Historically, a married man could not be found guilty of raping his wife, although he could be guilty of some other crime, such as assault or battery. Today, however, most states have laws that make it rape for a married man to force himself upon his wife when she refuses to engage in sexual relations.
In California, any sexual intercourse between an adult ages 18 and over with a minor under the age of 18 is illegal and therefore, considered statutory rape. Statutory rape is a crime regardless if the sex was consensual. It’s under the premise that minors are incapable of giving informed consent to sexual intercourse. Although statutory rape does not require the prosecutor prove an assault, it is still considered rape. That means, a college 19 year old male who is still in a relationship and has regular sexual lintercourse with his 17 year old girlfriend, is guilty of statutory rape. So even if the sex was consensual, it is illegal and to make matters worse, a lot of innocent people are charged with it.

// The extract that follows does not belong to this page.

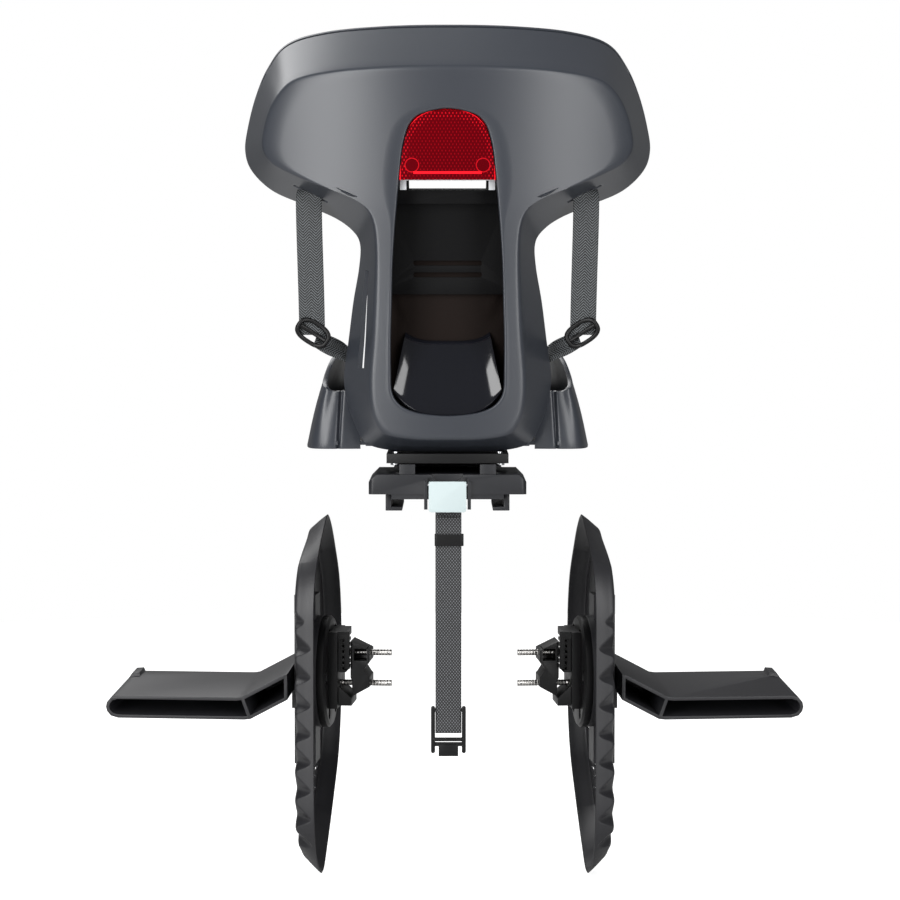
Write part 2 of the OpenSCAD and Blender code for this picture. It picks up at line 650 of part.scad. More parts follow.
module v_block_left() {
  color([0.12, 0.12, 0.13]) side(true) vblock();
}
module bolts() {
  for (z = bolt_z) difference() {
    union() {
      xcyl(-bolt_end, -53, 0, z, bolt_d / 2);
      xcyl(-54, -10.5, 0, z, bolt_d / 2 - 0.2);
      xcyl(-14.5, -9.8, 0, z, bolt_d * 0.82);
    }
    translate([3.5 - bolt_end, -6, z]) rotate([-90, 0, 0]) cylinder(h = 12, r = 1);
  }
}
module clamp_bolts_right() {
  color([0.68, 0.69, 0.71]) side() bolts();
}
module clamp_bolts_left() {
  color([0.68, 0.69, 0.71]) side(true) bolts();
}
// Foot rest: hollow box plate, arm and the root that slides in the guard's track
rest_end = 72 + plate_w;
rest_out = [[31, -18], [71, -39.5], [78, -40.3], [rest_end, -40.3], [rest_end + 8, -38],
  [rest_end + 12, -33], [rest_end + 13, -28.3], [rest_end + 12, -23.5], [rest_end + 8, -18.5],
  [rest_end + 1, -16.3], [86, -16.3], [79.5, -15.3], [36, 8], [31, 9.5]];
module in_rest() {
  rotate([plate_tilt, 0, 0]) translate([0, plate_l / 2, 0]) rotate([90, 0, 0]) children();
}
module rest() {
  difference() {
    union() {
      in_rest() linear_extrude(plate_l) polygon(rest_out);
      in_rest() linear_extrude(26)
        polygon([[rest_end - 6, -18], [rest_end - 4, -12.4], [rest_end + 4, -13], [rest_end + 9, -20]]);
      translate([9.2, -11.4, -46]) cube([16.2, 22.8, 60]);
      translate([20, -5.6, -40]) cube([14, 11.2, 44]);
    }
    in_rest() translate([0, 0, 8]) linear_extrude(plate_l) difference() {
      offset(delta = -plate_wall) polygon(rest_out);
      polygon([[69, -42], [72.6, -42], [83, -12], [79.4, -12]]);
    }
    xcyl(22, 50, 0, knob_z, 4.1);
  }
}
module knob() {
  difference() {
    union() {
      xcyl(24, 38, 0, knob_z, 4);
      xcyl(35, 42, 0, knob_z, 6.8);
    }
    for (a = [0 : 30 : 330]) translate([39, 0, knob_z]) rotate([a, 0, 0])
      translate([-4, -0.5, 6.2]) cube([8, 1, 2]);
  }
}
module foot_rest_right() {
  color([0.20, 0.20, 0.22]) side() rest();
}
module foot_rest_left() {
  color([0.20, 0.20, 0.22]) side(true) rest();
}
module rest_knob_right() {
  color([0.09, 0.09, 0.10]) side() knob();
}
module rest_knob_left() {
  color([0.09, 0.09, 0.10]) side(true) knob();
}

seat_shell();
seat_base();
back_liner();
lower_cowl();
back_cushion();
seat_cushion();
reflector_lens();
reflector_back();
reflector_screws();
shoulder_strap_left();
shoulder_strap_right();
slider_left();
slider_right();
hip_strap_left();
hip_strap_right();
shoulder_pad_left();
shoulder_pad_right();
buckle_body();
buckle_button();
tongue_left();
tongue_right();
crotch_strap();
seat_bracket();
bracket_screws();
adapter_plate();
rack_jaws();
release_lever();
lever_pin();
latch_bolt();
tether_strap();
strap_keeper();
ladder_lock();
leg_guard_left();
leg_guard_right();
guard_hub_left();
guard_hub_right();
hub_ring_left();
hub_ring_right();
stay_bracket_left();
stay_bracket_right();
v_block_left();
v_block_right();
clamp_bolts_left();
clamp_bolts_right();
foot_rest_left();
foot_rest_right();
rest_knob_left();
rest_knob_right();
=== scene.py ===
"""Looks of a rear child bike seat: winged shell, reflector, harness, rack adapter, tether, leg guards, foot rests."""

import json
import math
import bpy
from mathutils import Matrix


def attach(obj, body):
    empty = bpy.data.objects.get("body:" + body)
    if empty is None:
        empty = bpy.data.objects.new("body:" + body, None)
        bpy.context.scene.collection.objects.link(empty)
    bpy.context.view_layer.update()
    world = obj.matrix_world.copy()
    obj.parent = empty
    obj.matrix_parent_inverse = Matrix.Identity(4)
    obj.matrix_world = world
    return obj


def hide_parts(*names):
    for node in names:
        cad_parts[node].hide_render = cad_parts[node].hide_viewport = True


bl_info = {
    "name": "Rear child bike seat",
    "version": (1, 0, 0),
    "blender": (4, 5, 0),
    "location": "3D View > Sidebar > Bike seat",
    "description": "Builds the seat's pieces, finishes and studio round its packed frame",
    "category": "Object",
}

from functools import partial

import bmesh
import bpy
import numpy as np
from bpy.props import FloatProperty, IntProperty, PointerProperty
from mathutils import Euler, Vector

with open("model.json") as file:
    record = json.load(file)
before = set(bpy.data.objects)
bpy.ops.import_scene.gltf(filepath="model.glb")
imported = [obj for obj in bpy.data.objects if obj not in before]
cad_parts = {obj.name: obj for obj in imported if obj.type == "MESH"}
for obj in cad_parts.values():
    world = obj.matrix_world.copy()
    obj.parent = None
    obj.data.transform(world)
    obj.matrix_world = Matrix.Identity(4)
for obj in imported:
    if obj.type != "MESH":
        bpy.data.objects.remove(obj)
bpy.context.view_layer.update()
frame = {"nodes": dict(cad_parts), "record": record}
MM = 0.001
# Lean of the back, turn of the guards about their pivots, bow of the wings and thickness of the shell, in mm.
RECLINE = math.radians(4.29)
TOE_IN = math.radians(5.2)
WING_BOW = 40.0
WALL = 4.0
# Webbing: shoulder and tether width, hip width, thickness, in mm.
WIDE_STRAP, HIP_STRAP, STRAP_THICK = 26.5, 22.3, 1.6
# Guard: depths of its free edge and outer face, lowest and highest point of the foot rest's track, in mm.
FREE_EDGE, OUTER_FACE = -1.5, 19.4
TRACK_FOOT, TRACK_TOP = -98.0, 84.0
# Finishes by name, filled by make_materials.
FINISH = {}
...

The penalties of statutory rape can vary and mostly depend on the ages of the defendant and victim. Depending on the age differences, the crime can be charged as a misdemeanor or a felony. For misdemeanors, punishment may include probation, a fine of up to $1,000, up to one year in jail, or some combination of these penalties. For felonies, punishment could be up to 4 years in prison, probation and up to $10,000 in fines. Furthermore, state law requires that anyone charged of a sex crime must register as sex offenders.

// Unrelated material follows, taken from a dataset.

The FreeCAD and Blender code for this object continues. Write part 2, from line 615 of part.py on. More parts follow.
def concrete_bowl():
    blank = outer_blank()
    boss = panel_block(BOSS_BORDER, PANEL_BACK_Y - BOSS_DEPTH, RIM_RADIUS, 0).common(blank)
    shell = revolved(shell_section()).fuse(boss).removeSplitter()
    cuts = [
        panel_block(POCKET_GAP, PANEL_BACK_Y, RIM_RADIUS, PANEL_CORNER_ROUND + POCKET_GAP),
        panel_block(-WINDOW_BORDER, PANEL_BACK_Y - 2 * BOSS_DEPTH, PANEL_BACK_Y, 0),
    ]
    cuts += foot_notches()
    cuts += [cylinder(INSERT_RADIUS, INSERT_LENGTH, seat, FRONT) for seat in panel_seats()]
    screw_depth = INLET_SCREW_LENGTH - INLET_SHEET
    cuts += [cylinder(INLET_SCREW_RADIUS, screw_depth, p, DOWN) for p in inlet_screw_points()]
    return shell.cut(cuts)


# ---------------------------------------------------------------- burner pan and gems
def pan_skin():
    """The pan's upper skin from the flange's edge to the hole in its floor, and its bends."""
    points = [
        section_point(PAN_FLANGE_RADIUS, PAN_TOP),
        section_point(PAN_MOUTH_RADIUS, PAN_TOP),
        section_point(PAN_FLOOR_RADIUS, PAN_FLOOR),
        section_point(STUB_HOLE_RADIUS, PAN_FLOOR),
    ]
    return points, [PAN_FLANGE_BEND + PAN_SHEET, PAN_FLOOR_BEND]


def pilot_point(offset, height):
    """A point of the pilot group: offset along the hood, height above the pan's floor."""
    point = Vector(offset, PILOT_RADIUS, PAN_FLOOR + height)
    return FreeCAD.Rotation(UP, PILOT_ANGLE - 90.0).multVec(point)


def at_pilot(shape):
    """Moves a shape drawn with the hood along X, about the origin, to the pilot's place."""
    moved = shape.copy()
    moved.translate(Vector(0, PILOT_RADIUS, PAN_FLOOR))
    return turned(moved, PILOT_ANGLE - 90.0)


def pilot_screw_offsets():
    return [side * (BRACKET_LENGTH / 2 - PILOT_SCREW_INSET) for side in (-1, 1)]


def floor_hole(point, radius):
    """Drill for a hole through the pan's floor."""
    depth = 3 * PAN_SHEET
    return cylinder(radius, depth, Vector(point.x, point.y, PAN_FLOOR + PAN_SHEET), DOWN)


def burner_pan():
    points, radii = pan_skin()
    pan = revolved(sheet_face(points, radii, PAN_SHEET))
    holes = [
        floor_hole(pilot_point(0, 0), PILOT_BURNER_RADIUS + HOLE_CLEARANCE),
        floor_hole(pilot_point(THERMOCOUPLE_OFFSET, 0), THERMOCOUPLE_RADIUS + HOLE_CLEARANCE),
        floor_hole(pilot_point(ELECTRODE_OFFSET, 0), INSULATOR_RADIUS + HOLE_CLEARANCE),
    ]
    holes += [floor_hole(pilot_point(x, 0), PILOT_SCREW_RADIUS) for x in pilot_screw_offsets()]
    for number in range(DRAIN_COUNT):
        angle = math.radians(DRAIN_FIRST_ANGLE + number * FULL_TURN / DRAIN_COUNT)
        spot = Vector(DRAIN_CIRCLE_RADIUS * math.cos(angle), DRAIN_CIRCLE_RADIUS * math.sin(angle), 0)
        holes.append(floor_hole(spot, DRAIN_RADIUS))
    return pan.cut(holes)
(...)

If you have been accused of statutory rape, consult a defendant because there are a couple of defenses that may be applied to you. One such exception would be a marital exception. If a minor is married to someone over 18 years, they legally give consent. The “Romeo and Juliet” exception is for minors and adults who have a 3 year age difference or less. And the last one is if the defendant honestly did not know the age of the minor.